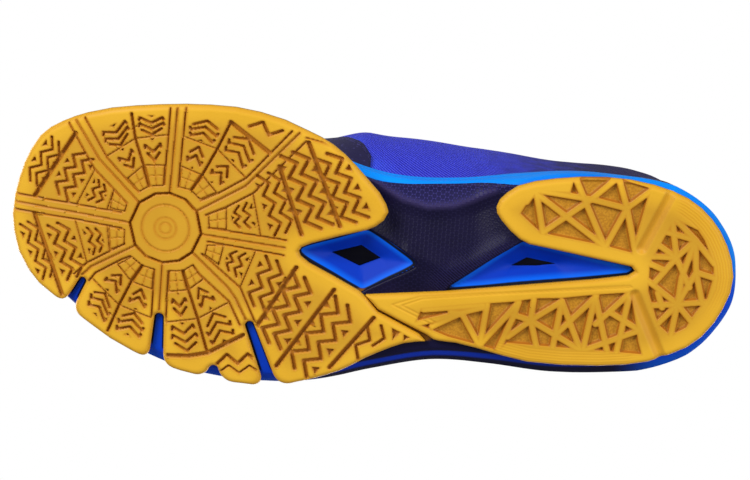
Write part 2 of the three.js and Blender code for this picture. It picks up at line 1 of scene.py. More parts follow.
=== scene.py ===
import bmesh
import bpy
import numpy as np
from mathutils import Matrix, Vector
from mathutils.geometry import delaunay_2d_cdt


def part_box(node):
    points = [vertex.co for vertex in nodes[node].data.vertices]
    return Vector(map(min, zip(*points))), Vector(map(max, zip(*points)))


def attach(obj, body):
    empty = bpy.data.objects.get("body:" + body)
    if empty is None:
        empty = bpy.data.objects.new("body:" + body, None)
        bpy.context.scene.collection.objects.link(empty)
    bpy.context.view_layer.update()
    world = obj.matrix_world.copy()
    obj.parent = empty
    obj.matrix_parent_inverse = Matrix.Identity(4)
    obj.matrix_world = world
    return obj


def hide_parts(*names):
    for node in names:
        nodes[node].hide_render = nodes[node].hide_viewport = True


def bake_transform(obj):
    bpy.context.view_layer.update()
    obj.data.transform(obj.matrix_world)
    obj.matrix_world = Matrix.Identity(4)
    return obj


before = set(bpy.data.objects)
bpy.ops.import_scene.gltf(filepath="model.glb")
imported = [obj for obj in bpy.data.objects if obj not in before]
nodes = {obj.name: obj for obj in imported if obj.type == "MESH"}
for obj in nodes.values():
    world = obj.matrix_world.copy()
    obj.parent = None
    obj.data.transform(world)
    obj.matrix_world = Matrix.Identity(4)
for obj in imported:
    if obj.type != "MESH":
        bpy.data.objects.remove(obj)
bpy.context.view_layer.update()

# %% [markdown]
# # A court shoe
# A shoe for indoor racket sports is a stack: a gum rubber tread, a foam midsole, a stiff plate under the
# arch and an upper sewn from several layers. The frame gives each piece's place; this script gives the
# surfaces. Every surface here is a function of two numbers, worked out with numpy as whole arrays.
# Sizes are written in millimetres in the shoe maker's own frame and turned to metres in one place.

MM = 0.001
TREAD_TOE_MM = 149.0    # front of the tread in the maker's frame
TREAD_INNER_MM = 52.0   # its widest point on the inner side
FINE = 1.0

low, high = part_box("outsole_forefoot")
ORIGIN = np.array([high[0] / MM - TREAD_TOE_MM, high[1] / MM - TREAD_INNER_MM, 0.0])
print("maker's frame sits at", ORIGIN.round(3), "mm")


def metres(points):
    """Millimetres in the maker's frame to metres in the part's frame: shift, then scale."""
    return (np.asarray(points, float) + ORIGIN) * MM


def new_mesh(name, points, faces, body="shoe", attributes=None, uv=None):
    """Points in millimetres and a list or array of faces, made into one object that rides on a body."""
    mesh = bpy.data.meshes.new(name)
    mesh.from_pydata(metres(points).tolist(), [], [list(map(int, f)) for f in faces])
    mesh.validate()
    for key, values in (attributes or {}).items():
        layer = mesh.attributes.new(key, "FLOAT", "POINT")
        layer.data.foreach_set("value", np.asarray(values, np.float32))
    if uv is not None:
        loops = np.zeros(len(mesh.loops), int)
        mesh.loops.foreach_get("vertex_index", loops)
        layer = mesh.uv_layers.new(name="UVMap")
        layer.data.foreach_set("uv", np.asarray(uv, np.float32)[loops].ravel())
    mesh.shade_smooth()
    obj = bpy.data.objects.new(name, mesh)
    bpy.context.scene.collection.objects.link(obj)
    if body:
        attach(obj, body)
    return obj


def smoothstep(a, b, x):
    """0 before a, 1 after b, and 3t^2 - 2t^3 between."""
    t = np.clip((np.asarray(x, float) - a) / (b - a), 0, 1)
    return t * t * (3 - 2 * t)


def closed_curve(points, per_span=8):
    """A closed Catmull-Rom curve: each span is a cubic through its two points, sloped by their neighbours."""
    p = np.asarray(points, float)
    a, b, c, d = np.roll(p, 1, 0), p, np.roll(p, -1, 0), np.roll(p, -2, 0)
    t = (np.arange(per_span) / per_span)[None, :, None]
    a, b, c, d = (q[:, None, :] for q in (a, b, c, d))
    out = 0.5 * (2 * b + (c - a) * t + (2 * a - 5 * b + 4 * c - d) * t**2 + (3 * b - a - 3 * c + d) * t**3)
    return out.reshape(-1, p.shape[1])


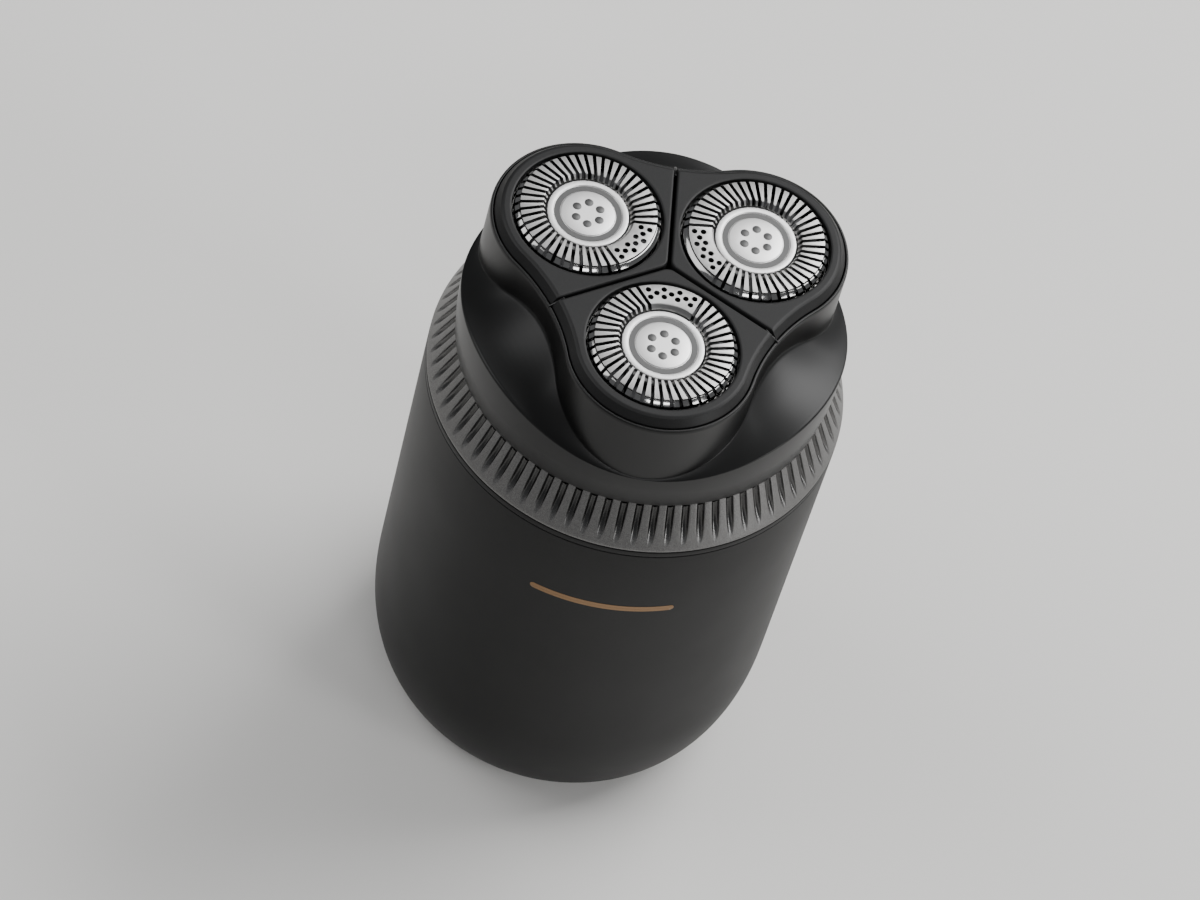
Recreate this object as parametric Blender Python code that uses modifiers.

····················

WHAT NEEDS TO BE DONE>
Write out every line from the records above, word for word.

ANSWER IN FULL>
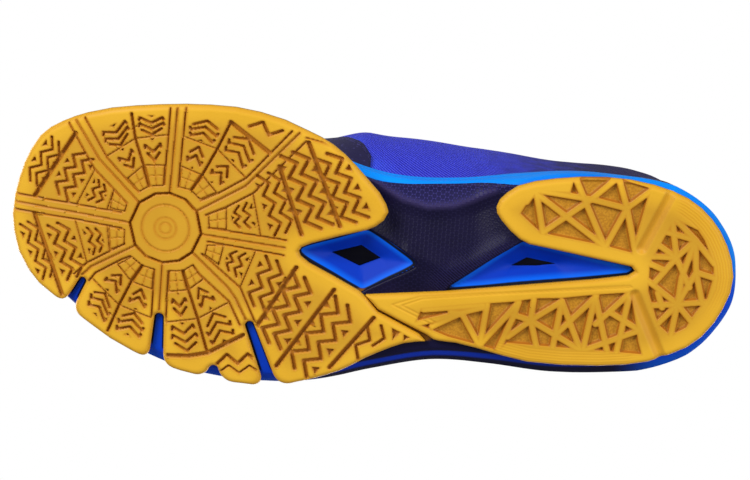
Write part 2 of the three.js and Blender code for this picture. It picks up at line 1 of scene.py. More parts follow.
=== scene.py ===
import bmesh
import bpy
import numpy as np
from mathutils import Matrix, Vector
from mathutils.geometry import delaunay_2d_cdt


def part_box(node):
    points = [vertex.co for vertex in nodes[node].data.vertices]
    return Vector(map(min, zip(*points))), Vector(map(max, zip(*points)))


def attach(obj, body):
    empty = bpy.data.objects.get("body:" + body)
    if empty is None:
        empty = bpy.data.objects.new("body:" + body, None)
        bpy.context.scene.collection.objects.link(empty)
    bpy.context.view_layer.update()
    world = obj.matrix_world.copy()
    obj.parent = empty
    obj.matrix_parent_inverse = Matrix.Identity(4)
    obj.matrix_world = world
    return obj


def hide_parts(*names):
    for node in names:
        nodes[node].hide_render = nodes[node].hide_viewport = True


def bake_transform(obj):
    bpy.context.view_layer.update()
    obj.data.transform(obj.matrix_world)
    obj.matrix_world = Matrix.Identity(4)
    return obj


before = set(bpy.data.objects)
bpy.ops.import_scene.gltf(filepath="model.glb")
imported = [obj for obj in bpy.data.objects if obj not in before]
nodes = {obj.name: obj for obj in imported if obj.type == "MESH"}
for obj in nodes.values():
    world = obj.matrix_world.copy()
    obj.parent = None
    obj.data.transform(world)
    obj.matrix_world = Matrix.Identity(4)
for obj in imported:
    if obj.type != "MESH":
        bpy.data.objects.remove(obj)
bpy.context.view_layer.update()

# %% [markdown]
# # A court shoe
# A shoe for indoor racket sports is a stack: a gum rubber tread, a foam midsole, a stiff plate under the
# arch and an upper sewn from several layers. The frame gives each piece's place; this script gives the
# surfaces. Every surface here is a function of two numbers, worked out with numpy as whole arrays.
# Sizes are written in millimetres in the shoe maker's own frame and turned to metres in one place.

MM = 0.001
TREAD_TOE_MM = 149.0    # front of the tread in the maker's frame
TREAD_INNER_MM = 52.0   # its widest point on the inner side
FINE = 1.0

low, high = part_box("outsole_forefoot")
ORIGIN = np.array([high[0] / MM - TREAD_TOE_MM, high[1] / MM - TREAD_INNER_MM, 0.0])
print("maker's frame sits at", ORIGIN.round(3), "mm")


def metres(points):
    """Millimetres in the maker's frame to metres in the part's frame: shift, then scale."""
    return (np.asarray(points, float) + ORIGIN) * MM


def new_mesh(name, points, faces, body="shoe", attributes=None, uv=None):
    """Points in millimetres and a list or array of faces, made into one object that rides on a body."""
    mesh = bpy.data.meshes.new(name)
    mesh.from_pydata(metres(points).tolist(), [], [list(map(int, f)) for f in faces])
    mesh.validate()
    for key, values in (attributes or {}).items():
        layer = mesh.attributes.new(key, "FLOAT", "POINT")
        layer.data.foreach_set("value", np.asarray(values, np.float32))
    if uv is not None:
        loops = np.zeros(len(mesh.loops), int)
        mesh.loops.foreach_get("vertex_index", loops)
        layer = mesh.uv_layers.new(name="UVMap")
        layer.data.foreach_set("uv", np.asarray(uv, np.float32)[loops].ravel())
    mesh.shade_smooth()
    obj = bpy.data.objects.new(name, mesh)
    bpy.context.scene.collection.objects.link(obj)
    if body:
        attach(obj, body)
    return obj


def smoothstep(a, b, x):
    """0 before a, 1 after b, and 3t^2 - 2t^3 between."""
    t = np.clip((np.asarray(x, float) - a) / (b - a), 0, 1)
    return t * t * (3 - 2 * t)


def closed_curve(points, per_span=8):
    """A closed Catmull-Rom curve: each span is a cubic through its two points, sloped by their neighbours."""
    p = np.asarray(points, float)
    a, b, c, d = np.roll(p, 1, 0), p, np.roll(p, -1, 0), np.roll(p, -2, 0)
    t = (np.arange(per_span) / per_span)[None, :, None]
    a, b, c, d = (q[:, None, :] for q in (a, b, c, d))
    out = 0.5 * (2 * b + (c - a) * t + (2 * a - 5 * b + 4 * c - d) * t**2 + (3 * b - a - 3 * c + d) * t**3)
    return out.reshape(-1, p.shape[1])


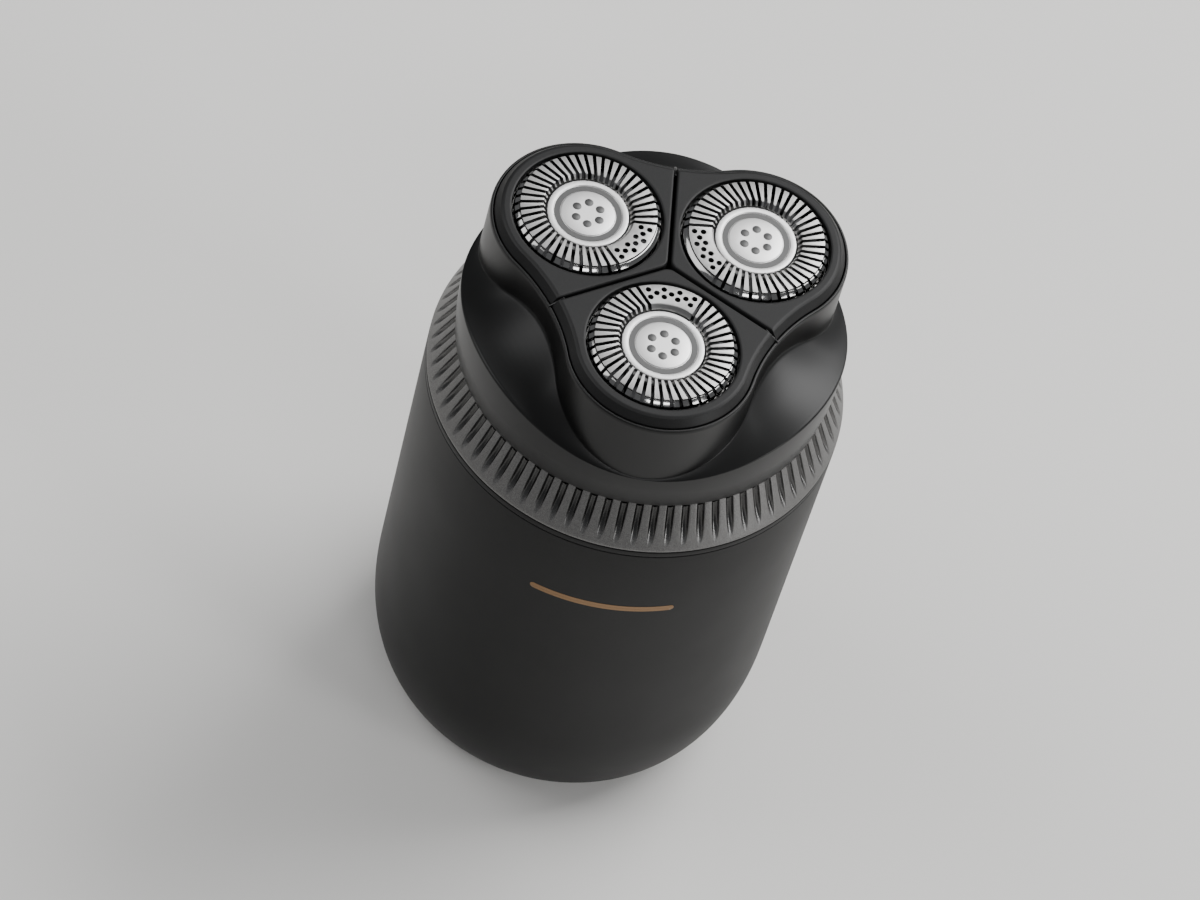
Recreate this object as parametric Blender Python code that uses modifiers.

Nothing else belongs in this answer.